● Listed records
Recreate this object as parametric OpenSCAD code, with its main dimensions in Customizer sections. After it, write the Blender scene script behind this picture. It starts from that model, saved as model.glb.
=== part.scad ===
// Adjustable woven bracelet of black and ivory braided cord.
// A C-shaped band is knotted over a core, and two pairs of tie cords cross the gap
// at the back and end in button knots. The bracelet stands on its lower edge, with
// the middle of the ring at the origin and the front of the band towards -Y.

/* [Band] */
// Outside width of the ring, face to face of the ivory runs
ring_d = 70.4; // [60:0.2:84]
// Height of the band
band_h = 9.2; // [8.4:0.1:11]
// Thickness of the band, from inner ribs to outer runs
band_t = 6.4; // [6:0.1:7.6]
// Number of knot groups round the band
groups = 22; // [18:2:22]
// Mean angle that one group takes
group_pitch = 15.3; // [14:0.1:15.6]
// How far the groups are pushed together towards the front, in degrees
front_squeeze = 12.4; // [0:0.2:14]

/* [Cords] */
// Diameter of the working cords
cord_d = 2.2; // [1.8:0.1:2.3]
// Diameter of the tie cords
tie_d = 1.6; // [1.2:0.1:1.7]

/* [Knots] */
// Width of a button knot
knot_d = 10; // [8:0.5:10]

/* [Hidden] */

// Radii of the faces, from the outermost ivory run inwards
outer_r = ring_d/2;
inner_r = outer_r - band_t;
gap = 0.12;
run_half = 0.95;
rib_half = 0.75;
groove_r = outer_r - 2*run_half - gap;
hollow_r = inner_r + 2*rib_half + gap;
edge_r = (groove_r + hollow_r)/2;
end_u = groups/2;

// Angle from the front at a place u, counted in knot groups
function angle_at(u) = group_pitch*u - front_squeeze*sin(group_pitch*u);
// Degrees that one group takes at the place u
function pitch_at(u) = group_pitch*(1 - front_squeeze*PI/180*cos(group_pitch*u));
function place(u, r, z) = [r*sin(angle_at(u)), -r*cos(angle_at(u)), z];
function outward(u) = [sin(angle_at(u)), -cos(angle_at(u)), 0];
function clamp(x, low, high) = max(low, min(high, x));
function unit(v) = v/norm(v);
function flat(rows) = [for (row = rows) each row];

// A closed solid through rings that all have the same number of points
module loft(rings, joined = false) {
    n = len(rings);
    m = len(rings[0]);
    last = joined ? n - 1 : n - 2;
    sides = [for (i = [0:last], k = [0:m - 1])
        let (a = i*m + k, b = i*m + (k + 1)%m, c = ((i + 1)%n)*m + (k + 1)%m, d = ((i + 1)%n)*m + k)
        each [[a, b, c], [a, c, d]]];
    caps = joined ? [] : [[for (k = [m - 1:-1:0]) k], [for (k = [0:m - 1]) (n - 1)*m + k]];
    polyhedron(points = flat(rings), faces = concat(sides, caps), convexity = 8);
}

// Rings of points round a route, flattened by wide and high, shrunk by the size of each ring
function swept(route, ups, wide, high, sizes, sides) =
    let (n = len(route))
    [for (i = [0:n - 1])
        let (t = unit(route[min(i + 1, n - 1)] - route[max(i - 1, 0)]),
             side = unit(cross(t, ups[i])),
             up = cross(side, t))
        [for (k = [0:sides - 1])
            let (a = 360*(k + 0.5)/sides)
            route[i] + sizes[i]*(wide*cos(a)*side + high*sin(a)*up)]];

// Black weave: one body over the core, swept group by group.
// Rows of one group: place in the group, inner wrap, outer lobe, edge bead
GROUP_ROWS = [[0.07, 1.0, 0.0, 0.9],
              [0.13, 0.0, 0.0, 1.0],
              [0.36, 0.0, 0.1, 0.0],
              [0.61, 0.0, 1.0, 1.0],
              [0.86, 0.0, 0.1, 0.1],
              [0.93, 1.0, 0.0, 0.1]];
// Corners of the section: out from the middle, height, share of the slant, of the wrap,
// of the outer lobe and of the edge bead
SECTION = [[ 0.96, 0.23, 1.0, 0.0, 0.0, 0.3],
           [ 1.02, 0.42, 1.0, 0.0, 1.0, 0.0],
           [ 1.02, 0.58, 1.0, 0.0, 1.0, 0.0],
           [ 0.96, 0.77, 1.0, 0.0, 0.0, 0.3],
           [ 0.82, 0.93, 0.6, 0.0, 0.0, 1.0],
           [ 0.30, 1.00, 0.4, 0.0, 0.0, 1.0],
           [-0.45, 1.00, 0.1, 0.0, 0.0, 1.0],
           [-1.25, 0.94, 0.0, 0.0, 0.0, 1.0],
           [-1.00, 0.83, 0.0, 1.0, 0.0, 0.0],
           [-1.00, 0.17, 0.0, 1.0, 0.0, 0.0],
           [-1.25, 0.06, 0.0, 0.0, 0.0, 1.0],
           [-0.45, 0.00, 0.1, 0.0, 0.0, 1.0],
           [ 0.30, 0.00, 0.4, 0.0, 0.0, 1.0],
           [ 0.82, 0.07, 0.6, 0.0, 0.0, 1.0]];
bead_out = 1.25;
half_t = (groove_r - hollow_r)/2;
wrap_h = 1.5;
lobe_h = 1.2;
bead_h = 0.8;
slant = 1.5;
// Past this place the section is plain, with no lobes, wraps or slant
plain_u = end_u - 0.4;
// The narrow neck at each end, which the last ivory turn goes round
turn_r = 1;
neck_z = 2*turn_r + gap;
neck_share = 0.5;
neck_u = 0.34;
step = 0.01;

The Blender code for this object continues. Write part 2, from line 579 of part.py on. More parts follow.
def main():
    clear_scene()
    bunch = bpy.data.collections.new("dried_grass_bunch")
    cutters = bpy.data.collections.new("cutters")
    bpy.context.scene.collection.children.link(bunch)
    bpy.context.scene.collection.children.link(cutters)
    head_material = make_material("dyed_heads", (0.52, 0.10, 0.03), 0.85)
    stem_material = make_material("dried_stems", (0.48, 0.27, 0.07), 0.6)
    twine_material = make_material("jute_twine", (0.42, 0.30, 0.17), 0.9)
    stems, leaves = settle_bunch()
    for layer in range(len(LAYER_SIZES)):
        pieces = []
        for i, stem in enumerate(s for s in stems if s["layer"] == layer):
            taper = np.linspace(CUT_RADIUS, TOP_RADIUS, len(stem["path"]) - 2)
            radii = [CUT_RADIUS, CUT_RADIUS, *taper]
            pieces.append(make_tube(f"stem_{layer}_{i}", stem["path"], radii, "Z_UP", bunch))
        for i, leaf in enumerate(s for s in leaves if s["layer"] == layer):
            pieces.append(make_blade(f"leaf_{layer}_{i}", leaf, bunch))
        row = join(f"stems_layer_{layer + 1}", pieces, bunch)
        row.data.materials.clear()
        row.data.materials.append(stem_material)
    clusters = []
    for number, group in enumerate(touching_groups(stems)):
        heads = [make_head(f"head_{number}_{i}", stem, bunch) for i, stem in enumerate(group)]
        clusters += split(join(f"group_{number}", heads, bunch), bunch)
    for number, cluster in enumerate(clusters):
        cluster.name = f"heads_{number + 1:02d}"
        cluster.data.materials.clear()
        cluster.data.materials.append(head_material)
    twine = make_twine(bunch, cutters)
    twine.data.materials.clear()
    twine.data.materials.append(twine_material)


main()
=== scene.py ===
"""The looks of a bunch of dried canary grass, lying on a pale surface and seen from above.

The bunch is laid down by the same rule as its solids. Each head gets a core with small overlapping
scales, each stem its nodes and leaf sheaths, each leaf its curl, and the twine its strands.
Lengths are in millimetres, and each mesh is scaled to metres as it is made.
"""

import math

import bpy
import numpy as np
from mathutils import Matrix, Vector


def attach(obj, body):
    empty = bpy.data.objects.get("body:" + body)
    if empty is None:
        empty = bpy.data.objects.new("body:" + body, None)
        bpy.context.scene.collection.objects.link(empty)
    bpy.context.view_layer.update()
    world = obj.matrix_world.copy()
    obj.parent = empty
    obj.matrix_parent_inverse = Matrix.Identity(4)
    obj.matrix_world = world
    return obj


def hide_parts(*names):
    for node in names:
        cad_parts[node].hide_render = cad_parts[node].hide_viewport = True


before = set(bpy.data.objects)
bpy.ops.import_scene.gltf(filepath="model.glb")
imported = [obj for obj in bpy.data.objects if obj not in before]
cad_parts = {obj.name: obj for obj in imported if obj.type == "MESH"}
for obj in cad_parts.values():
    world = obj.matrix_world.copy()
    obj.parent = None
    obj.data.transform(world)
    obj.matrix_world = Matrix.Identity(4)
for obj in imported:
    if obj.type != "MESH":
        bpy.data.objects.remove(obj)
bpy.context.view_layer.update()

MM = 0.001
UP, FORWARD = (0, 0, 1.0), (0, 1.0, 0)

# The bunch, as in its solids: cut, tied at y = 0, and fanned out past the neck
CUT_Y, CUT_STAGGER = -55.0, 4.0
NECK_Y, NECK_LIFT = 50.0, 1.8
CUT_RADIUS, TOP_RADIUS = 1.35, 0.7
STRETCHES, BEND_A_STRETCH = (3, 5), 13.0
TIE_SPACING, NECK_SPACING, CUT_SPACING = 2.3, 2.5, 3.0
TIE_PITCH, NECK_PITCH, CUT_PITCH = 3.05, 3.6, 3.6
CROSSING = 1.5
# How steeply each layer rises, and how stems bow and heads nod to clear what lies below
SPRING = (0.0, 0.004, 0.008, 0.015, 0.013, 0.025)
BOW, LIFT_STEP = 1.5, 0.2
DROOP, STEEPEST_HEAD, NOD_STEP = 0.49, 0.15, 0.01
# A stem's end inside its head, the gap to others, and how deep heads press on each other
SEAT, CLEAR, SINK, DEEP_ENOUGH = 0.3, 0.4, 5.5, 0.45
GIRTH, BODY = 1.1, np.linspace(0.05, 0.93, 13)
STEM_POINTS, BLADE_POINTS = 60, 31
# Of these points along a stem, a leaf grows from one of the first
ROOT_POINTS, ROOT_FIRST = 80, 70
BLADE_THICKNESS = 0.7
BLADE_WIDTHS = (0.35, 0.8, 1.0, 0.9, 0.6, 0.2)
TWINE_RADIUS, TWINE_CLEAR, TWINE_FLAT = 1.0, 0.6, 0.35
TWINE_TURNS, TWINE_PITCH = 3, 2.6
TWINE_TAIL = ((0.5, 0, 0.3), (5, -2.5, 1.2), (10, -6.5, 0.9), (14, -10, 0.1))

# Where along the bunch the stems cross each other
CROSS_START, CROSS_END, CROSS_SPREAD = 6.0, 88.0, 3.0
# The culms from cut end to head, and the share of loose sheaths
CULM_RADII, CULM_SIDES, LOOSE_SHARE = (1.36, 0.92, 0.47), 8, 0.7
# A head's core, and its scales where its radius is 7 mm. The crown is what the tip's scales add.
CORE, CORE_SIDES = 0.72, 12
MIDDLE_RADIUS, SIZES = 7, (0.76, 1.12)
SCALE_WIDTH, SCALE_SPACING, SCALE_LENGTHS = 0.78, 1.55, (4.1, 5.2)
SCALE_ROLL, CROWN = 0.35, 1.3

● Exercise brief
Everything from the line that contains "cluster.data.materials.clear()" through the line that contains "UP, FORWARD = (0, 0, 1.0), (0, 1.0, 0)" is to be transcribed exactly, and nothing outside that range.

● Solution to the exercise
        cluster.data.materials.clear()
        cluster.data.materials.append(head_material)
    twine = make_twine(bunch, cutters)
    twine.data.materials.clear()
    twine.data.materials.append(twine_material)


main()
=== scene.py ===
"""The looks of a bunch of dried canary grass, lying on a pale surface and seen from above.

The bunch is laid down by the same rule as its solids. Each head gets a core with small overlapping
scales, each stem its nodes and leaf sheaths, each leaf its curl, and the twine its strands.
Lengths are in millimetres, and each mesh is scaled to metres as it is made.
"""

import math

import bpy
import numpy as np
from mathutils import Matrix, Vector


def attach(obj, body):
    empty = bpy.data.objects.get("body:" + body)
    if empty is None:
        empty = bpy.data.objects.new("body:" + body, None)
        bpy.context.scene.collection.objects.link(empty)
    bpy.context.view_layer.update()
    world = obj.matrix_world.copy()
    obj.parent = empty
    obj.matrix_parent_inverse = Matrix.Identity(4)
    obj.matrix_world = world
    return obj


def hide_parts(*names):
    for node in names:
        cad_parts[node].hide_render = cad_parts[node].hide_viewport = True


before = set(bpy.data.objects)
bpy.ops.import_scene.gltf(filepath="model.glb")
imported = [obj for obj in bpy.data.objects if obj not in before]
cad_parts = {obj.name: obj for obj in imported if obj.type == "MESH"}
for obj in cad_parts.values():
    world = obj.matrix_world.copy()
    obj.parent = None
    obj.data.transform(world)
    obj.matrix_world = Matrix.Identity(4)
for obj in imported:
    if obj.type != "MESH":
        bpy.data.objects.remove(obj)
bpy.context.view_layer.update()

MM = 0.001
UP, FORWARD = (0, 0, 1.0), (0, 1.0, 0)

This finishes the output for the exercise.